# Baby crocs



## ally_pup (Jul 25, 2007)

Hi everyone,
Just wondering about keeping a baby croc as a pet. Whats the rules and regs, I have no idea about keeping them if someone could help me out and maybe some pics that would be great


----------



## junglepython2 (Jul 25, 2007)

Only in S.A, Vic and N.T as far as I'm aware.


----------



## MoreliaMatt (Jul 25, 2007)

junglepython2 said:


> Only in S.A, Vic and N.T as far as I'm aware.



yep


----------



## m.punja (Jul 25, 2007)

have a look around mate there's been a few croc threads started lately. I know I've started a few myself


----------



## xander (Jul 25, 2007)

babies turn into big adults,with big requirements.


----------



## krusty (Jul 31, 2007)

xander said:


> babies turn into big adults,with big requirements.



do they i did not know that as i thought they stayed small and all the big ones i had seen where exotics not from aus..............no kiding.


----------



## xander (Jul 31, 2007)

yeah and 20 cent sized turtles all stay the same size forever also.


----------



## junglepython2 (Jul 31, 2007)

xander said:


> yeah and 20 cent sized turtles all stay the same size forever also.


 
They don't call em penny turtles for nothing


----------



## Shano92 (Jul 31, 2007)

so is there no way of getin them in QLD?


----------



## ldheav (Jul 31, 2007)

not that i no off
i was looking into them for my collection in vic 

but they are simply too expensive, as kool as they are tho lol


----------



## oxyranus (Aug 7, 2007)

Wish i could get one.I might have to move over to victoria across the river seeing its only 2 ks.


----------



## Deano (Aug 7, 2007)

oxyranus said:


> Wish i could get one.I might have to move over to victoria across the river seeing its only 2 ks.




If I lived that close, I would move for sure……………….love crocs!


----------



## eladidare (Aug 7, 2007)

yeh.... a big croc pit out the back... its one way to get rid of the in-laws


----------



## Deano (Aug 7, 2007)

eladidare said:


> yeh.... a big croc pit out the back... its one way to get rid of the in-laws





I would build the best setup for them, I can picture it now………….k ill stop drewling now


----------



## junglepython2 (Aug 7, 2007)

oxyranus said:


> Wish i could get one.I might have to move over to victoria across the river seeing its only 2 ks.


 
Where abouts are you Oxyranus?

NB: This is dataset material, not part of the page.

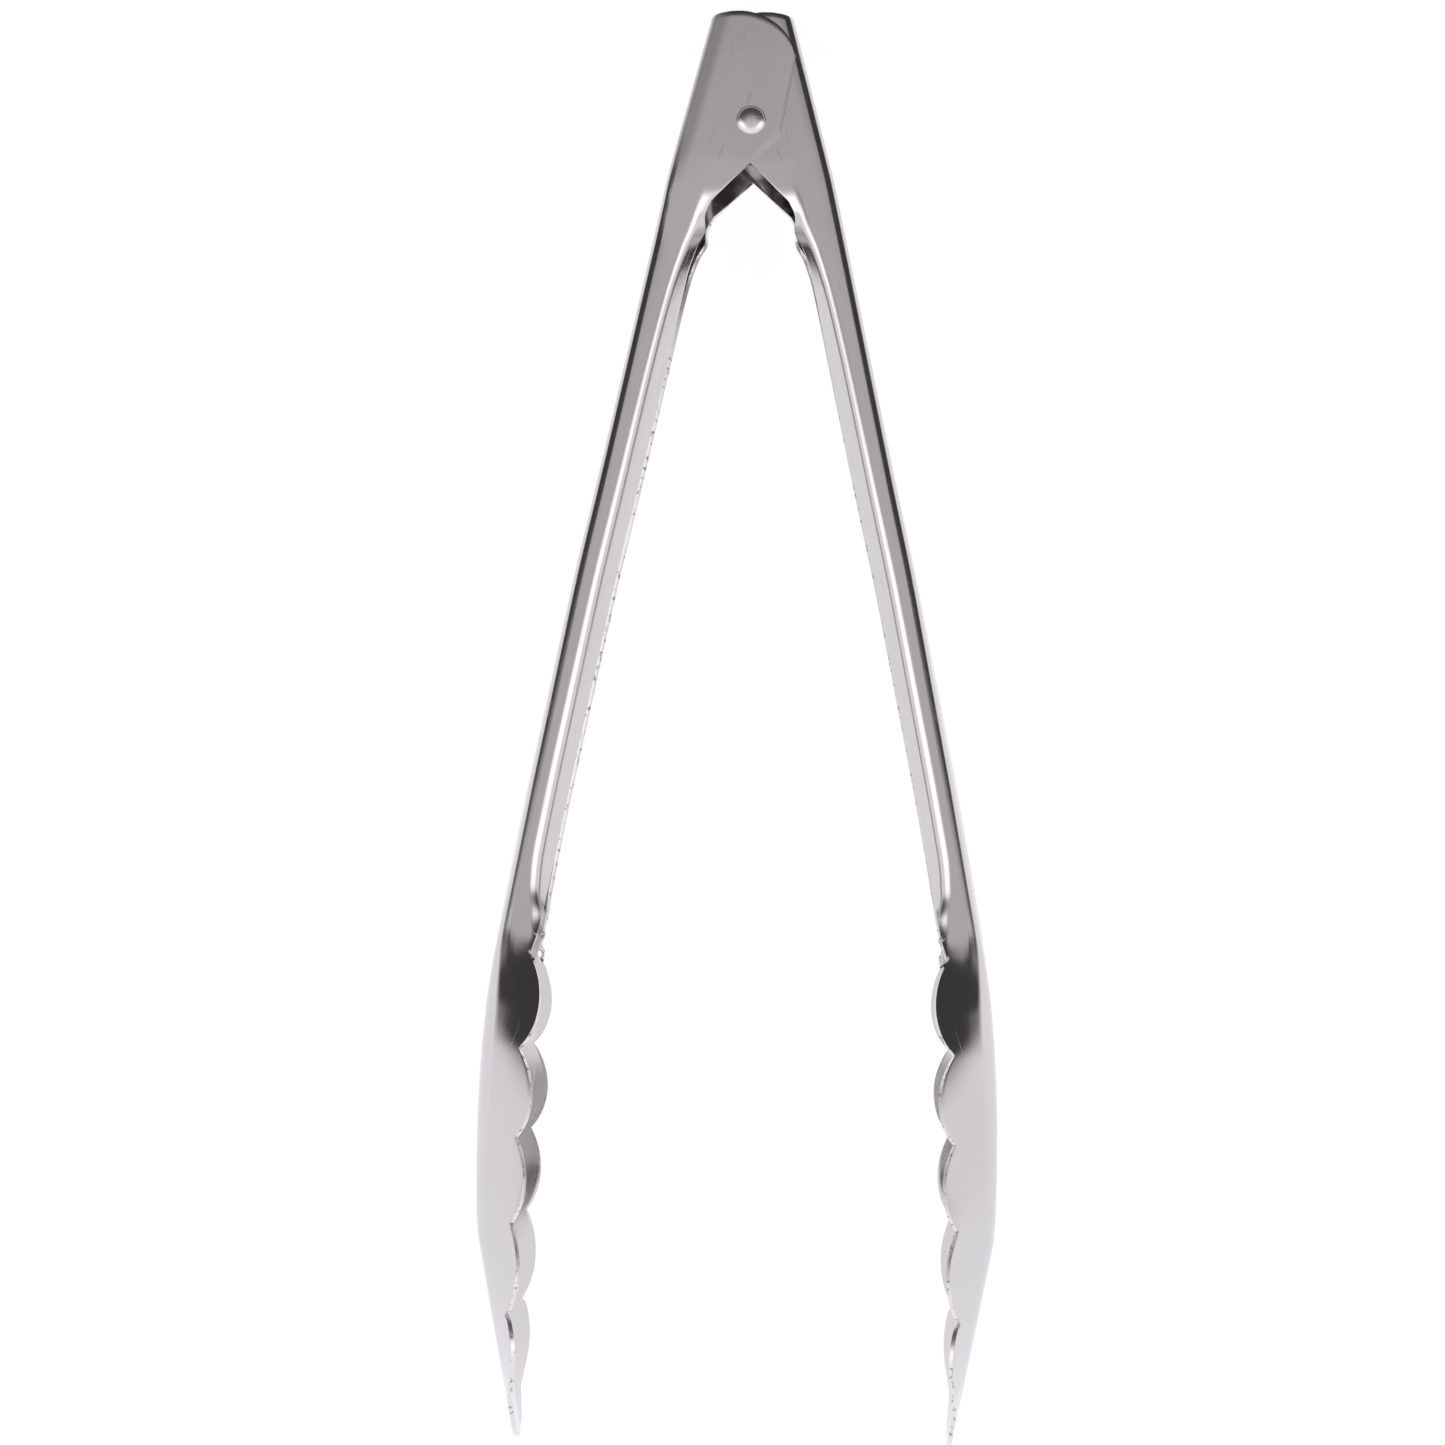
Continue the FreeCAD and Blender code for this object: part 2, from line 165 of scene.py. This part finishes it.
# %% Rim offsets by station
EAR_CENTRE = (-9.4, -5.0)
EAR_RADIUS = 13.0
EAR_FREE_EDGE = 6.45
EAR_LOW_CORNER = 1.8
NECK = [(18.0, -4.6), (21.2, -5.3), (24.2, -4.6), (28.0, -5.7), (35.0, -6.45), (60.0, -6.7), (80.0, -7.0),
        (104.0, -7.45), (140.0, -7.45), (165.0, -7.1), (172.0, -6.95), (174.8, -7.05)]
CUSPS = [(179.2, -7.75), (198.6, -5.15), (216.5, -1.9), (233.6, 0.95), (252.2, 3.95)]
RISES = [3.4, 3.05, 2.45, 2.1]
TOE_CUSP_HALF = 15.4
TOE_LOBE_HALF = 16.0
TIP_CUSP = (269.5, 9.6)
LAST_ROW = 275.5


def arc_height(x, a, b, rise):
    """Height of a circular arc above its chord."""
    half = (b - a) / 2
    radius = (half * half + rise * rise) / (2 * rise)
    return math.sqrt(max(0.0, radius ** 2 - (x - (a + b) / 2) ** 2)) - (radius - rise)


def along(x, a, b):
    return (x - a[0]) / (b[0] - a[0])


def rim_offset(s):
    """Offset of the cut edge from the arm's axis, from the ear to the last full scallop."""
    if s <= EAR_LOW_CORNER:
        return EAR_FREE_EDGE
    if s <= NECK[0][0]:
        t = along(s, (EAR_LOW_CORNER, 0), NECK[0])
        return EAR_FREE_EDGE + (NECK[0][1] - EAR_FREE_EDGE) * t
    if s <= NECK[-1][0]:
        return smooth(NECK, s)
    points = [NECK[-1]] + CUSPS
    for a, b, rise in zip(points, points[1:], [0.0] + RISES):
        if s <= b[0]:
            lift = arc_height(s, a[0], b[0], rise) if rise else 0.0
            return a[1] + (b[1] - a[1]) * along(s, a, b) + lift
    return None


def rim_half(s):
    """Half width of the toe: one last lobe after the scallops, then the rounded tip."""
    start = CUSPS[-1][0]
    if s > TIP_CUSP[0]:
        return TIP_CUSP[1] * ((TIP - s) / (TIP - TIP_CUSP[0])) ** 0.357
    t = (s - start) / (TIP_CUSP[0] - start)
    chord = TOE_CUSP_HALF + (TIP_CUSP[1] - TOE_CUSP_HALF) * t
    return chord + arc_height(s, start, TIP_CUSP[0], TOE_LOBE_HALF - (TOE_CUSP_HALF + TIP_CUSP[1]) / 2)


print("rim at the cusps", [round(rim_offset(s - 0.001), 2) for s, _ in CUSPS])

# %% [markdown]
# ## Pressing a blank
#
# Across the blank the columns are shared out by feature: some for half the flat of the back, more for the
# corner, a few for the short wall, more for the bend of the lip, and the rest for the lip itself. The same
# column stays on the same feature from end to end, so the highlight along the lip is one unbroken line.

# %% The pressed section
COLUMNS = (4, 6, 2, 6, 8)      # half of the back, corner, wall, bend, lip
STRAIGHT = 0.01                # a turn through less than this, in radians, is left straight


def formed(station, head_half, part, t, lip_length):
    """(offset, height, direction) on the outer face of half a section, at 0 to 1 along one feature."""
    flat, radius, wall, run, bend, lip, crown = (smooth(SECTIONS, station, c) for c in range(1, 8))
    widening = (head_half - HANDLE_HALF) * smooth(SHOULDER, station)
    flat += widening * (1 + SHARPER_CORNER)
    radius -= widening * SHARPER_CORNER
    turns = (math.radians(crown), math.radians(wall - crown), 0.0, math.radians(lip), 0.0)
    lengths = (flat, radius * math.radians(wall), run, bend, lip_length)
    u, z, angle = back(station), 0.0, 0.0
    for number in range(part + 1):
        share = t if number == part else 1.0
        turn = turns[number] * share
        reach = lengths[number] * share
        if turn > STRAIGHT:
            reach = 2 * reach / turn * math.sin(turn / 2)
        u += reach * math.sin(angle + turn / 2)
        z += reach * math.cos(angle + turn / 2)
        angle += turn
    return u, z, angle


def lip_to_rim(station, head_half):
    """Length of the lip that ends it on the cut edge."""
    u, z, angle = formed(station, head_half, 4, 0.0, 0.0)
    if station <= CUSPS[-1][0]:
        return (rim_offset(station) - u) / math.sin(angle)
    return (rim_half(station) - z) / math.cos(angle)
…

I'm moving up to the Murray early next year.


----------



## dentech (Aug 14, 2007)

ok, rule for sa, specalist permit and its a bi***h to get, im looking into it now, i have the supplyer that can get a hatchling for $350, but you need enclosure plans, snr first aid, and emergency proceedures in place, then they will vet you im looking at 3 years b4 i finish and have one in my collection, my advice do your homework first and most permits will allow johnsons only, i tried and cant get a salty,  (spelling is terrible lol)


----------



## noidea (Aug 14, 2007)

in a way i'm glad we can't have crocs here in queensland otherwise i'd have one because of my son and hubby, and ally pup if you would like to see some crocs there is a resident 9 footer at the victor creek boat ramp, out at seaforth and if you have a boat, even bigger ones in the the creeks around that area.


----------



## cris (Aug 14, 2007)

Im fairly sure you can get them from croc farms(when legal requirements are met) and just give them back when they get to big.


----------



## eladidare (Aug 14, 2007)

cris said:


> Im fairly sure you can get them from croc farms(when legal requirements are met) and just give them back when they get to big.


 
if thats true, it would at least give 1 croc a better life for a while, the conditions at those farms are pathetic.
either way, that croc is gonna be hat or purse sooner or later...:cry:


----------



## jay76 (Aug 14, 2007)

Shano92 said:


> so is there no way of getin them in QLD?



I was told you can get one if you have a demonstrators lic


----------